On the equipment side, WLF staffers shun slicers made using sheets of stainless welded together because they do not measure up to the company’s food-safety standards. “Over time welds crack allowing migration of microbes into and outside the body of the machine or else into the crack,” Whitman notes. “We chose slicers built so that the entire cabinet is fashioned from a single piece and then welded robotically not by humans.”
Inside the Plant
In the same way that prisoners are confined to rows of contiguous individual “cells,” slicing and packaging takes place in self-contained rooms in Mount Pleasant with dedicated filtered and pressurized air, water supply, and clean-in-place drain systems. A single entry-and-exist door provides another measure of controlling access to each of 12 cells, also supplied with maintenance tools that never leave the room.

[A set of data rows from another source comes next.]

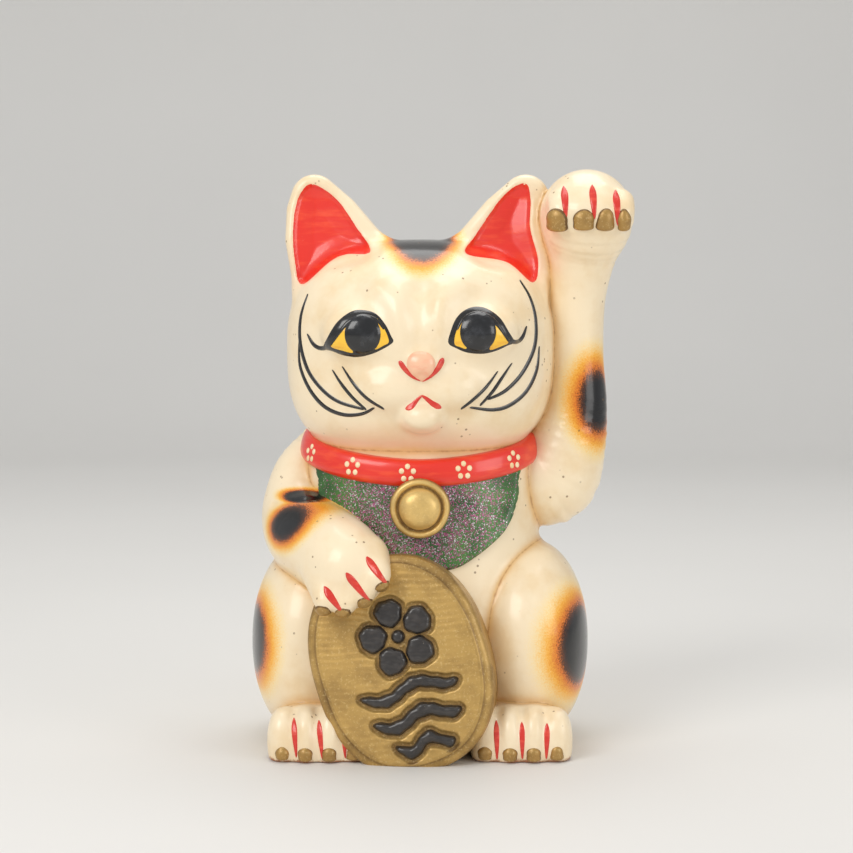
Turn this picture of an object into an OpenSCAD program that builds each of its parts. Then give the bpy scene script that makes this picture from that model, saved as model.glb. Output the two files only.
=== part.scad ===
// Beckoning cat coin bank: a hollow cast figurine, luted together from separate castings.
// +Z is up, the cat faces -Y, and its raised arm is on +X. The origin is the middle of the base,
// on the surface that the figurine stands on. All sizes are in millimetres.

/* [Torso] */
// Width of the torso at its widest
torso_w = 130; // [110:1:156]
// How far the belly reaches in front of the origin
torso_front = 55; // [46:1:66]
// How far the back reaches behind the origin
torso_back = 56; // [47:1:67]
// Height of the shoulders' top edge, inside the neck
torso_h = 165; // [138:1:198]
// Thickness of the cast walls
wall = 5; // [4:0.5:6]

/* [Head] */
// Width across the cheeks
head_w = 133; // [111:1:159]
// Height from chin to crown
head_h = 107; // [90:1:128]
// Depth from face to nape
head_d = 106; // [88:1:126]
// How deep the chin sits below the shoulders' top edge
head_sink = 16.5; // [14:0.5:20]
// Height of the ear tips above the crown
ear_h = 32; // [26:1:38]
// Distance of each ear tip from the middle
ear_x = 53; // [45:1:57]
// Length of the coin slot in the back of the head
slot_w = 38; // [32:1:45]
// Opening of the coin slot
slot_h = 5; // [4.6:0.1:6]

/* [Arms] */
// Height of the top of the raised paw
raised_h = 292; // [244:1:340]
// Radius of the raised paw
paw_r = 23; // [19:1:26]
// Radius of the raised wrist
wrist_r = 14; // [11.5:0.5:17]
// Radius of the lowered paw
low_paw_r = 22; // [18:1:25]

/* [Legs] */
// Height of the haunches
haunch_h = 103; // [88:1:118]
// Distance from the middle to the outside of each haunch
haunch_x = 86.5; // [77:0.5:99]
// Width of each foot
foot_w = 50; // [42:1:56]
// How far the toes reach in front of the origin
foot_front = 76; // [70:1:88]
// Height of each foot
foot_h = 27; // [23:1:33]

/* [Coin] */
// Width of the oval coin
coin_w = 87; // [74:1:98]
// Length of the oval coin
coin_l = 108; // [92:1:120]
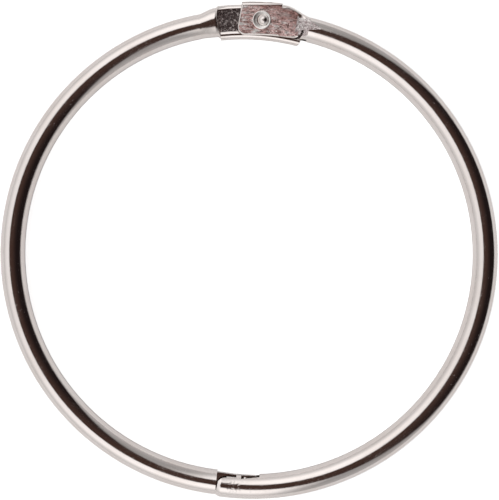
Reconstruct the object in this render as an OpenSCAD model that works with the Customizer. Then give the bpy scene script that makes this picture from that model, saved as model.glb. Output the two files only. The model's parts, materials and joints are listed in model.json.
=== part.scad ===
// Hinged binder ring, closed and lying flat: two halves rolled from sheet steel and one rivet.
// Each half is one strip, rolled into a tube with its seam on the inside of the ring.
// The socket half ends in two ears that straddle the hook half's flattened tongue.
// At the mouth, the hook half's folded blade enters the socket half's tube.
// +Z is the ring's axis, Z = 0 is the surface it lies on, and the hinge is at +Y.

/* [Ring] */
// Inside width of the closed ring
ring_inner_d = 76.2; // [60:0.2:110]
// Outside diameter of the rolled tube
tube_d = 4.2; // [4.0:0.1:4.8]
// Thickness of the sheet steel
sheet_t = 0.5; // [0.4:0.05:0.55]
// Gap between the rolled edges along the seam
seam_gap = 0.25; // [0.15:0.05:0.4]
// Distance between the bend centres of the two halves
bend_spread = 1.75; // [0:0.25:3]
// How much tighter the hook half is bent than the socket half
bend_difference = 0.2; // [0:0.1:0.4]
// How far the hook half's bend centre sits towards the hinge
bend_lift = 0.3; // [0.1:0.05:0.5]

/* [Hinge] */
// Direction of the pivot from the socket half's bend centre, in degrees
pivot_angle = 88; // [84:0.5:92]
// How far the pivot sits outside the middle of the tube
pivot_lift = 0.35; // [0:0.05:0.6]
// Radius of the rivet's shank
shank_r = 0.8; // [0.6:0.05:1.0]
// Running clearance round the shank and beside the tongue
hinge_clearance = 0.05; // [0.02:0.01:0.1]
// How far the tongue reaches inwards beyond the tube
tongue_beyond_in = 0.75; // [0.5:0.05:1.0]
// How far the tongue reaches outwards beyond the tube
tongue_beyond_out = 0.95; // [0.7:0.05:1.1]
// Radius of the hollow inside the tongue's rounded edges
fold_r = 0.3; // [0.25:0.05:0.4]
// Depth of the panel pressed into each face of the tongue
panel_depth = 0.2; // [0.1:0.05:0.25]
// Length of the tongue on the hook half's side of the pivot
neck_length = 7.0; // [6.4:0.1:8]
// Distance from the pivot to the tongue's rounded tail
tail_reach = 7.4; // [6.8:0.1:7.5]
// Radius of the tail's rounded inner corner
tail_corner_r = 0.6; // [0.4:0.1:0.9]
// Length of the ears on the hook half's side of the pivot
ear_length = 3.9; // [3.4:0.1:4.4]
// Slant of the ears' ends, in degrees
ear_slant = 9; // [0:1:20]
// How far the ears reach outwards beyond the tube
ears_beyond_out = 1.4; // [1.1:0.1:1.7]
// How far the ears reach inwards beyond the tube
ears_beyond_in = 0.05; // [-0.1:0.05:0.3]
// Radius of the ears' rounded lower corners
ear_corner_r = 1.4; // [0.8:0.1:1.6]
// Distance from the pivot to where the web joins the ears
web_start = 3.1; // [3.0:0.1:4.2]
// How far the web reaches outwards beyond the tube
web_beyond_out = 1.2; // [0.8:0.05:1.3]
// Distance from the pivot to where the flattened end has become round
round_start = 8.1; // [7.4:0.1:8.4]
// Width of the relief slit between the ears and the round tube
relief_w = 0.4; // [0.3:0.05:0.5]
// Distance from the pivot to the tip of the pressed ramp
ramp_tip = 10.1; // [9:0.1:11]

/* [Rivet] */
// Radius of the rivet's flange
flange_r = 1.55; // [1.3:0.05:1.7]
// Thickness of the rivet's flange at its rim
flange_t = 0.2; // [0.14:0.02:0.24]
// Radius of the dome on the rivet's front head
dome_r = 1.0; // [0.8:0.05:1.2]
// Height of the dome on the rivet's front head
dome_h = 0.6; // [0.3:0.05:0.7]
// How far the struck dome sits off the shank's axis
dome_offset = 0.3; // [0:0.05:0.35]
// Radius of the rivet's peened back head
peen_r = 1.35; // [1.1:0.05:1.6]
// Height of the rivet's peened back head
peen_h = 0.45; // [0.3:0.05:0.6]

/* [Mouth] */
// Direction of the mouth, from straight opposite the hinge towards the hook half, in degrees
mouth_angle = 9.2; // [8:0.1:12]
// Gap between the two closed ends
mouth_gap = 0.1; // [0.1:0.05:0.3]
// Length of the blade beyond the mouth
blade_length = 7.0; // [6.4:0.1:7.2]
// Gap between the blade's two layers
blade_gap = 0.2; // [0.1:0.05:0.3]
// Clearance between the blade's outer edge and the socket's bore
blade_clearance = 0.4; // [0.35:0.05:0.6]
// How far the blade's root lies under the tube's inner side
root_sink = 0.05; // [0.05:0.05:0.15]
// How far the blade's tip lies under the tube's inner side
tip_sink = 0.25; // [0.2:0.05:0.4]
// Height of the dimple on each face of the blade
dimple_h = 0.15; // [0.1:0.05:0.2]
// Radius of the dimple
dimple_r = 0.35; // [0.25:0.05:0.4]
// Clearance between the dimples and the lips of the socket
lip_clearance = 0.05; // [0.05:0.01:0.15]
// Length of the notch between the mouth and the lips
notch_length = 3.3; // [2.8:0.1:3.6]
// Width of the notch
notch_w = 2.6; // [2.2:0.1:2.9]
// Length of the lips that the dimples pass
lip_length = 0.8; // [0.6:0.1:1.2]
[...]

Employees are completely covered in uniforms consisting of coveralls, hoods, facemasks, boots, and gloves — all of which must be changed or cleaned thoroughly before returning to a cell. An anti-microbial solution is sprayed on coveralls, which are laundered in North Carolina. Floors and ceilings also receive a “proprietary” anti-microbial coating.
The plant’s laundry bill reportedly runs 300-percent higher than normal under WLF’s new food-safety system.
After first washing and sanitizing their hands thoroughly, plant personnel attired in the proper gear access each cell through an automatic boot-washing system with brushes on each side and underfoot. A door opens automatically leading to the hallway entrance to each cell, removing the necessity to touch them.
Product, delivered to the plant precooked and chilled in non-penetrating casing material, also goes through an additional food-safety process before it is ready for slicing. Encased logs are washed in a sanitizing solution, and logs are treated in a pasteurization tunnel to kill any pathogens on the surface after casings come off.
As Garrett points out, these steps in the Mount Pleasant program, among others, represent the parent company’s commitment to creating a “food-safety hospital.”
Explaining the operation during a recent tour of the facility, Whitman demonstrates the coup de grâce – a removalble panel allowing for equipment delivery or repair without disturbing other cells or shutting off their power. “We simply pull the plug and set up the cell while the rest of the operation continues without disruption,” Whitman explains pointing to one of the panels about twice as wide as ordinary doors.
“Consultants coming through here are amazed and tell us there is nothing like this plant in the entire world,” Whitman concludes.